Officials have not said when work-permit holders and other residents without permanent-resident status will be allowed to enter.

Arliene Penn, director of communications for the government, clarified on Tuesday that Mr. Fahie’s April 15 statement does not necessarily mean that work-permit holders will be banned from entering for three months after the opening on Tuesday. Cabinet, she said, will announce any decisions made regarding work-permit holders when the time comes.

No tourism for now

Asked last Thursday if the territory is considering opening its borders to visitors for the purpose of tourism soon, Mr. Malone simply stated that the VI would not “throw the gates open” next week.

“It is a planned re-entry for nationals first, and belongers, residents, so that we can then ready ourselves,” he said. “The particular curfew even for the next 14 days would remain from 7 p.m. to 6 a.m. because we want to make sure that when people start coming home we monitor them and that we don’t retard all of the progress that we made in the months that we’ve had to adhere to all the protocols that were already established.”

Despite questioning from the Beacon, officials did not provide more information about further reopening the borders for tourism. Instead, they stood by their decision to keep the borders closed for now.
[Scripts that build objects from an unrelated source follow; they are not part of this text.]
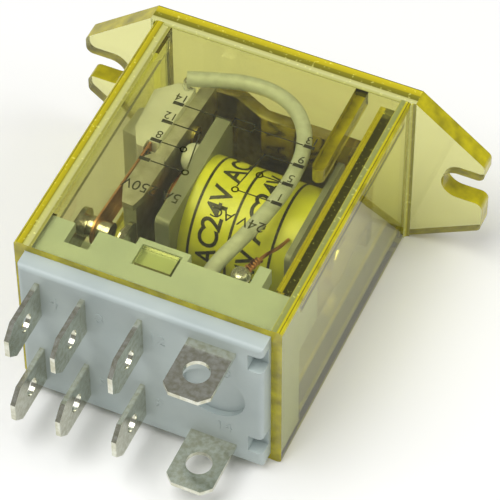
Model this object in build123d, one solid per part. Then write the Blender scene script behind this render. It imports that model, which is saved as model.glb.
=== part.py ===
from build123d import *
import math
import os

# Miniature two-pole plug-in power relay, lying on its side.
# X runs across the cover, +Y points from the plug blades to the mounting plate, +Z is up.
# The outlines below use Y = 0 at the open end of the cover and Z = 0 at its underside.
# Sizes are in millimetres.

# Cover: a clear moulded box whose closed end carries a mounting plate with two ears.
cover_width = 27.5
cover_height = 20.0
cover_length = 31.2
side_wall = 1.1
flat_wall = 0.9
cover_edge_round = 0.4
panel_depth = 0.05
rib_width_left = 1.0
rib_width_right = 1.65
rib_depth = 1.6
plate_thickness = 1.9
plate_top_width = 28.4
plate_foot_width = 27.6
ear_span = 43.4
ear_top_z = 14.0
ear_low_z_left = 6.3
ear_low_z_right = 4.6
ear_round = 0.8
slot_pitch = 38.0
slot_width = 3.5
slot_z = 10.15

# Base: the moulded header that closes the cover and carries the blades.
base_fit = 0.05
base_protrusion = 1.9
base_depth = 2.0
rim_length = 4.7
rim_wall = 1.2
front_round = 0.5
latch_x = -0.65
latch_width = 4.1
latch_start = 2.4
latch_length = 2.6
latch_frame = 0.6
latch_floor = 0.6
latch_fit = 0.2
notch_left = -9.6
notch_width = 2.5
key_pocket_depth = 1.5
key_pocket_width = 1.5
key_pocket_height = 2.3
base_recess_radius = 3.3
base_recess_depth = 0.6

# Blades: flat quick-connect tabs.
blade_thickness = 0.5
blade_width = 4.8
blade_reach = 6.5
blade_tip = 2.2
blade_tip_length = 1.3
coil_tip = 3.0
coil_tip_length = 0.9
contact_hole_radius = 0.95
contact_hole_reach = 3.0
coil_hole_radius = 1.3
coil_hole_reach = 3.4
column_x = (-10.5, -5.75, 0.15)
row_z_upper = 15.0
row_z_lower = 5.1
coil_blade_x = 7.55
coil_blade_z_upper = 17.15
coil_blade_z_lower = 2.95

# Magnet: bobbin, winding, core and the bent yoke round it.
coil_y = 17.7
coil_z = 10.0
core_radius = 2.8
core_fit = 0.05
neck_radius = 2.2
core_head_radius = 2.6
core_head_height = 0.4
hub_radius = 3.5
winding_radius = 5.5
tape_radius = 5.9
winding_left = -2.6
winding_length = 11.7
flange_left = 1.5
flange_right = 0.6
flange_depth_left = 14.8
flange_depth_right = 13.4
frame_height = 12.4
pole_projection = 1.65
yoke_thickness = 1.3
yoke_joggle = 1.5
short_leg_reach = 5.2
short_leg_height = 6.6
ring_thickness = 0.35
ring_length = 0.7

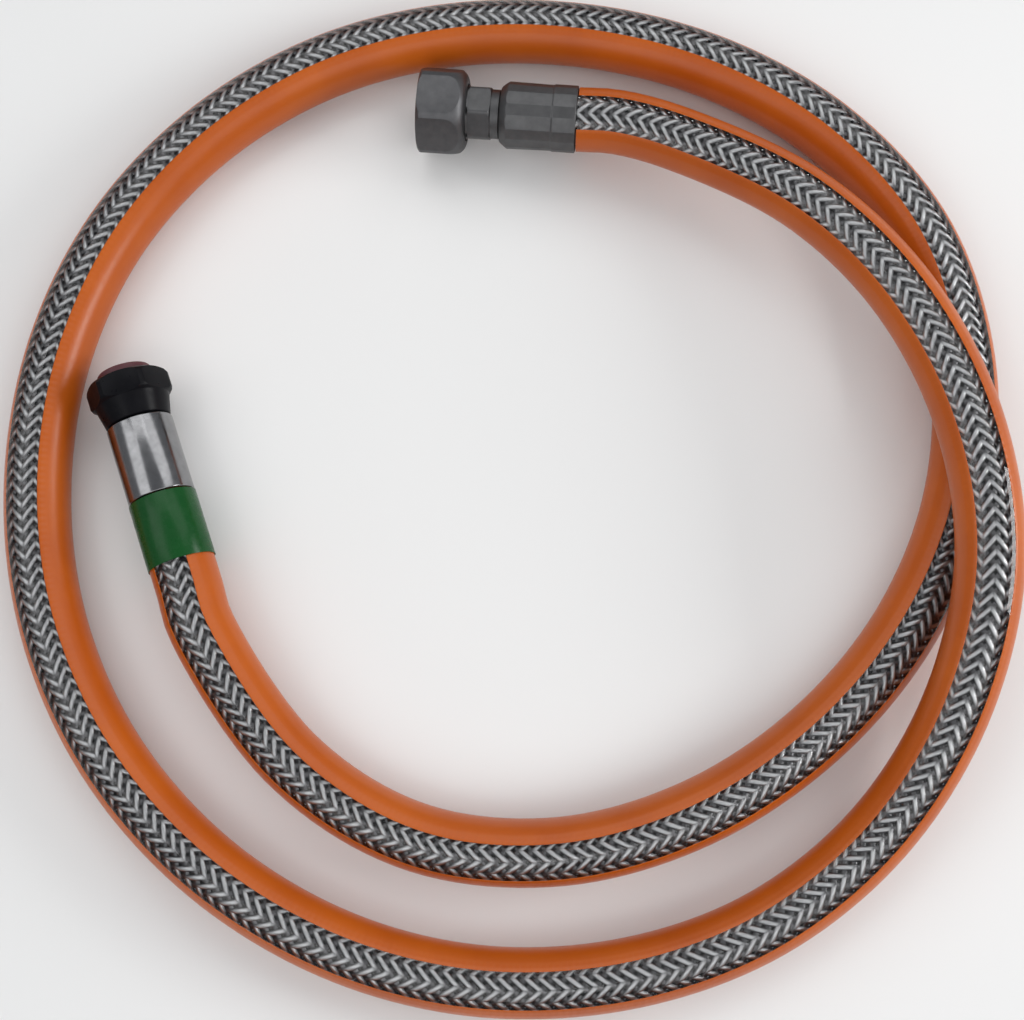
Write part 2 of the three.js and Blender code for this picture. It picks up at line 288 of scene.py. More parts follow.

“Tourism worldwide is crippled, and while I heard that some of the other territories are going to reopen in June, I say this out of the goodness of my heart: I wish them the uttermost well because Covid-19 is not a simple matter,” Mr. Fahie said. “In tourism [in the territory], they’re working on stay-vacations. When the Tourist Board is ready, the chair and others will come forward. But they’re working right now on areas that are allowed in terms of internal movement. You would appreciate our need to get our people home and make sure we manage that properly.”
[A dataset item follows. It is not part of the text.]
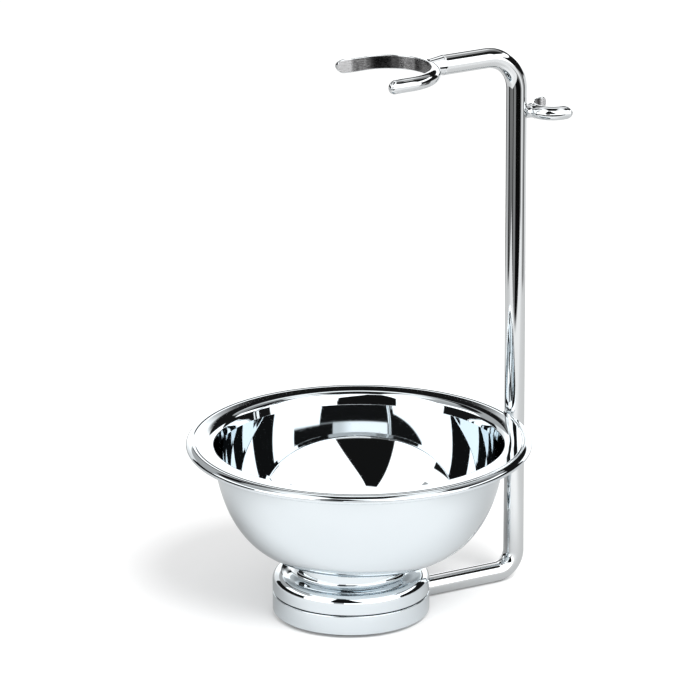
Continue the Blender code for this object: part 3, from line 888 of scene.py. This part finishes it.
# ---- light ----------------------------------------------------------------------
def light_world():
    world = bpy.data.worlds.new("studio")
    scene.world = world
    world.use_nodes = True
    tree = world.node_tree
    background = tree.nodes["Background"]
    coords = tree.nodes.new("ShaderNodeTexCoord")
    ray = tree.nodes.new("ShaderNodeLightPath").outputs
    strength = Num(tree, studio_light(tree, coords.outputs["Generated"]))
    # an even dome lights the table, and the camera sees plain white
    strength = over(strength, 0.80, Num(tree, ray["Is Diffuse Ray"]))
    strength = over(strength, 1.0, Num(tree, ray["Is Camera Ray"]))
    tree.links.new(strength.socket, background.inputs["Strength"])
    background.inputs["Color"].default_value = (1, 1, 1, 1)


def lamp(name, heading, height, size, power, distance=2.6, aim=(0.0, 0.0, 0.03)):
    """A disk lamp unseen in the chrome; heading clockwise from the camera's, in degrees."""
    data = bpy.data.lights.new(name, "AREA")
    data.shape = "DISK"
    data.size = size
    data.energy = power
    obj = bpy.data.objects.new(name, data)
    scene.collection.objects.link(obj)
    angle = VIEW_ANGLE - math.radians(heading)
    rise = math.radians(height)
    obj.location = (distance * math.cos(rise) * math.cos(angle),
                    distance * math.cos(rise) * math.sin(angle), distance * math.sin(rise))
    obj.rotation_euler = (Vector(aim) - obj.location).to_track_quat("-Z", "Y").to_euler()
    obj.visible_glossy = False
    obj.visible_camera = False


light_world()
lamp("key_light", heading=150, height=49, size=1.4, power=62)
lamp("side_light", heading=238, height=50, size=1.8, power=14)


# ---- camera ---------------------------------------------------------------------
def add_camera(position, look, roll):
    data = bpy.data.cameras.new("camera")
    data.sensor_width = 36.0
    data.lens = 308.571429
    data.clip_end = 50.0
    camera = bpy.data.objects.new("camera", data)
    scene.collection.objects.link(camera)
    forward = Vector(look).normalized()
    level = forward.cross(Vector((0, 0, 1))).normalized()
    upright = level.cross(forward)
    right = math.cos(roll) * level + math.sin(roll) * upright
    up = -math.sin(roll) * level + math.cos(roll) * upright
    turned = Matrix([[right[i], up[i], -forward[i]] for i in range(3)])
    camera.matrix_world = Matrix.Translation(position) @ turned.to_4x4()
    scene.camera = camera


add_camera(position=Vector((-0.8102, -1.4180, 0.6275)), look=LOOK, roll=-0.002)
scene.view_settings.view_transform = "Standard"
Safety, he said, remains the priority for the territory.


A new curfew order reflecting recent Cabinet decisions took effect Sunday, and will last two weeks. No changes were made to the existing curfew hours, which begin every night at 7 p.m. and continue through 6 a.m. However, restaurants are now able to accept dine-in patrons once approved for safe social-distancing measures.

During the press conference last Thursday, officials also announced the Cabinet decision to increase the size of permissible gatherings in buildings from 20 people to one person per 46 square feet with a maximum of 50 people.
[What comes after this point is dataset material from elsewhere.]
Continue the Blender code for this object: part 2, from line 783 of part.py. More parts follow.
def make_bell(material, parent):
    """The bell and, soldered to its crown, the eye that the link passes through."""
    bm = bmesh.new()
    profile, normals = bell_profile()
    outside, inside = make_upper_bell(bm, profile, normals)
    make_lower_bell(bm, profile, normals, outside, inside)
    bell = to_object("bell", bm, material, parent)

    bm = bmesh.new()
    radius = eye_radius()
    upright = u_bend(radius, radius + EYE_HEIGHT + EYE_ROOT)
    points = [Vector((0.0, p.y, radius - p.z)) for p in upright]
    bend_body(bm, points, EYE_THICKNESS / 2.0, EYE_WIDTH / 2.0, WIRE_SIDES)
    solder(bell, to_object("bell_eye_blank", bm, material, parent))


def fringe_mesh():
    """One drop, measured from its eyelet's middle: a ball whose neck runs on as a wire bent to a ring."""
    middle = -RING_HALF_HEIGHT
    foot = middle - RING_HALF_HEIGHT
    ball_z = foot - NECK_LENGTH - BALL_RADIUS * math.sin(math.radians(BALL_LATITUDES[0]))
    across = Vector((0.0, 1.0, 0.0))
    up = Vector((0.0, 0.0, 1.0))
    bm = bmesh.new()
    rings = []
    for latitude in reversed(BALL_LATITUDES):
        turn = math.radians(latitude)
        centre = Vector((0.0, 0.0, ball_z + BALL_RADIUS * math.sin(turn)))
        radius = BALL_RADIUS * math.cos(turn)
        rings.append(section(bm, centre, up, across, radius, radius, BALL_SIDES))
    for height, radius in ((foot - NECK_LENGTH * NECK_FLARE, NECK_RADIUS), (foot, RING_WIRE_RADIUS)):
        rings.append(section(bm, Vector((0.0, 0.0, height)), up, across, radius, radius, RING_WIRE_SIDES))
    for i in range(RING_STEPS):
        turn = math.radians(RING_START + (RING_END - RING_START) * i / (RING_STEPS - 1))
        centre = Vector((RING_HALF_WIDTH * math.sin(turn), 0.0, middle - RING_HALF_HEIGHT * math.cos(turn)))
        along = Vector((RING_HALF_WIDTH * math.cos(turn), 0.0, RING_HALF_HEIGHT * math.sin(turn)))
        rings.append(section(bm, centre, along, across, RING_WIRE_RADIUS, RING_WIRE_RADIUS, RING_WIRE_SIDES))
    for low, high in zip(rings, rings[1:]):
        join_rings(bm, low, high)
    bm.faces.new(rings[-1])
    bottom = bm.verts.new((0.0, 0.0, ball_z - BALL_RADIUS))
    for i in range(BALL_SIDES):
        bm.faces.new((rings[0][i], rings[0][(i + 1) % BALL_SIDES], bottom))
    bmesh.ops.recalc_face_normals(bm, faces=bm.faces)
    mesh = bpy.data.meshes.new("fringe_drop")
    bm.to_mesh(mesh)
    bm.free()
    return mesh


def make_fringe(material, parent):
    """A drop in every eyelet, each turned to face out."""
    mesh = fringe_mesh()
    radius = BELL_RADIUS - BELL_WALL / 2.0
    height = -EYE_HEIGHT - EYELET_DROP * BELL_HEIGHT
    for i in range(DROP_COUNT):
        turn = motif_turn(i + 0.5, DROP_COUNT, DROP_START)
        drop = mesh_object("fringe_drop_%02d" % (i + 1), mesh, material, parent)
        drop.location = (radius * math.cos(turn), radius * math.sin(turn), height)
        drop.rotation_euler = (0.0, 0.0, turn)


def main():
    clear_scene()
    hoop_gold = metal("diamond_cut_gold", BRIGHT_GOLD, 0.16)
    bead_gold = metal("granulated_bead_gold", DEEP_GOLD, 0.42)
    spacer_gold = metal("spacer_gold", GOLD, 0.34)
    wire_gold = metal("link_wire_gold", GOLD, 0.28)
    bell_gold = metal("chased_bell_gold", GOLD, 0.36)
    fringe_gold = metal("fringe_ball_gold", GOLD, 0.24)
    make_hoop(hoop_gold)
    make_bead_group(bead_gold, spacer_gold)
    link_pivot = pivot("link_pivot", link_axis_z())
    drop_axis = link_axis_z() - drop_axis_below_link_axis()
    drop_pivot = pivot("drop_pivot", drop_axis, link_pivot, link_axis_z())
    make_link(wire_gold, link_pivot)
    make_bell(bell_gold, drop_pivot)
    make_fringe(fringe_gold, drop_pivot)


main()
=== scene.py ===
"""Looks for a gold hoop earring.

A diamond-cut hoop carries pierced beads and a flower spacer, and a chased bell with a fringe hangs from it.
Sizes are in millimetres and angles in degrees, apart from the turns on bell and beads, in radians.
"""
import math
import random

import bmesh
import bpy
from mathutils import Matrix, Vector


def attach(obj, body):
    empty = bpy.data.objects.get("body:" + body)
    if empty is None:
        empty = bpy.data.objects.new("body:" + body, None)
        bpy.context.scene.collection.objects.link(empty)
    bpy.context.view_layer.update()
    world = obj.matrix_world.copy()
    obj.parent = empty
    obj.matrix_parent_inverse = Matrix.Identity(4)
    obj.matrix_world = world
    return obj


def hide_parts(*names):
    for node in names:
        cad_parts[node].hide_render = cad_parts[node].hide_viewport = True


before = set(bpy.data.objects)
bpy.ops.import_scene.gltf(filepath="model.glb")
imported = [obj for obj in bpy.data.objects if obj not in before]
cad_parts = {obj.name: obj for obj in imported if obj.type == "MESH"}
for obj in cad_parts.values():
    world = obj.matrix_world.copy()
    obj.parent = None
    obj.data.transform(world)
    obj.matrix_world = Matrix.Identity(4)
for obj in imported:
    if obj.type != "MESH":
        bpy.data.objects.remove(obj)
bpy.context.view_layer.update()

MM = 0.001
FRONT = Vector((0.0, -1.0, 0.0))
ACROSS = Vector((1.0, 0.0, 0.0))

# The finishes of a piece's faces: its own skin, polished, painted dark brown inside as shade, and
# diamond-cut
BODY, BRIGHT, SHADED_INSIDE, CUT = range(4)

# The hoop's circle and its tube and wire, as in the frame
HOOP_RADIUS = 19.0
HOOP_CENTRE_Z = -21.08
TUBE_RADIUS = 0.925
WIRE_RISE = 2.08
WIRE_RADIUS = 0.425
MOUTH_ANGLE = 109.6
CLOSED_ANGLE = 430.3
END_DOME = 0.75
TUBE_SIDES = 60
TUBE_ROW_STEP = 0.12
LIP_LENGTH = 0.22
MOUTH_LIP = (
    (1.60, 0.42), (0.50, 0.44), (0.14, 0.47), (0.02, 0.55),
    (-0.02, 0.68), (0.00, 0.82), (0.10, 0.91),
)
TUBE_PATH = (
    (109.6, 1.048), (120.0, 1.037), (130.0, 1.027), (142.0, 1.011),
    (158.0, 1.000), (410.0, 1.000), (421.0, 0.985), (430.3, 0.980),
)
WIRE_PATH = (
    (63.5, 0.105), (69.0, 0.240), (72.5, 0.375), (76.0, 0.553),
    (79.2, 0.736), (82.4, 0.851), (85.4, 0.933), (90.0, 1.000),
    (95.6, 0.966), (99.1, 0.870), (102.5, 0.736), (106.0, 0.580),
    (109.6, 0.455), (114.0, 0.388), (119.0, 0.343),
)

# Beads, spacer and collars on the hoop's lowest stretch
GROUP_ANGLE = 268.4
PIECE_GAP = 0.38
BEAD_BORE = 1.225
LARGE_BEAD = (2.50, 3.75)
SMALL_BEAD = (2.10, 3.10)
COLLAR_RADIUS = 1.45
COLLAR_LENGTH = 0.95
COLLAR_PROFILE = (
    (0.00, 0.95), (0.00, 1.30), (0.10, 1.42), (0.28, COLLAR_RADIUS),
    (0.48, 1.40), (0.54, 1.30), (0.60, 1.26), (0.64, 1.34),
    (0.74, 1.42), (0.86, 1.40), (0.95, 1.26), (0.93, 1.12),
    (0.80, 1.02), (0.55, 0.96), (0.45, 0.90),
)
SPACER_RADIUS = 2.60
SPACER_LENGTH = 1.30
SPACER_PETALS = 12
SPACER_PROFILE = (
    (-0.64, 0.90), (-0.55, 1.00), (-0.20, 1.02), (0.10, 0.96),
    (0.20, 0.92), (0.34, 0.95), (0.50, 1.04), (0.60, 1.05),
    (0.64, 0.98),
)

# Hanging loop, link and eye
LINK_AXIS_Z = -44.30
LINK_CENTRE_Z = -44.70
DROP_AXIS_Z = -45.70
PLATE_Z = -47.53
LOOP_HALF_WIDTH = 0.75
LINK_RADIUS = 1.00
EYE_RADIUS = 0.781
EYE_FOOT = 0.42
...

On Tuesday, Opposition Leader Marlon Penn released a statement urging the government to consider allowing businesses to open until 10 or 11 p.m.

“The disruption in business due to the decline in traffic to restaurants has caused irreparable harm, leaving businesses saddled with debt,” the statement read.

Beach hours were also extended. People can visit the beach for “the purposes of exercise and therapy” between 6 a.m. and 3 p.m. daily, instead of 1 p.m. as before.

Natural Resources, Labour and Immigration Minister Vincent Wheatley later announced that dogs can be walked on the beach from 6-8 a.m., but must be leashed.

Also during the press conference, Mr. Malone commended the government for keeping the number of Covid-19 cases low by taking “positive and decisive steps from early.” But this success, Mr. Fahie warned, can give people a “false sense of security.”

In reality, he stated, the territory does not have “limitless [medical] resources.”

Asked if events like the Leverick Bay Poker Run, Christmas in July, and other large upcoming gatherings will take place, the premier said his government will make such decisions when the time comes.

“If those [positive] signs are there from health professionals and others, we will make sure we move ahead,” he said.

Messrs. Fahie and Malone were asked to provide an estimate of the economic damage the territory has suffered so far due to Covid-19, but they did not disclose that information.

“Lives versus livelihoods: That is now the argument,” Mr. Malone said. “The fact is that we are living in an era that since 1918 and the Spanish Flu we don’t know about, and we are managing it as best as we could.”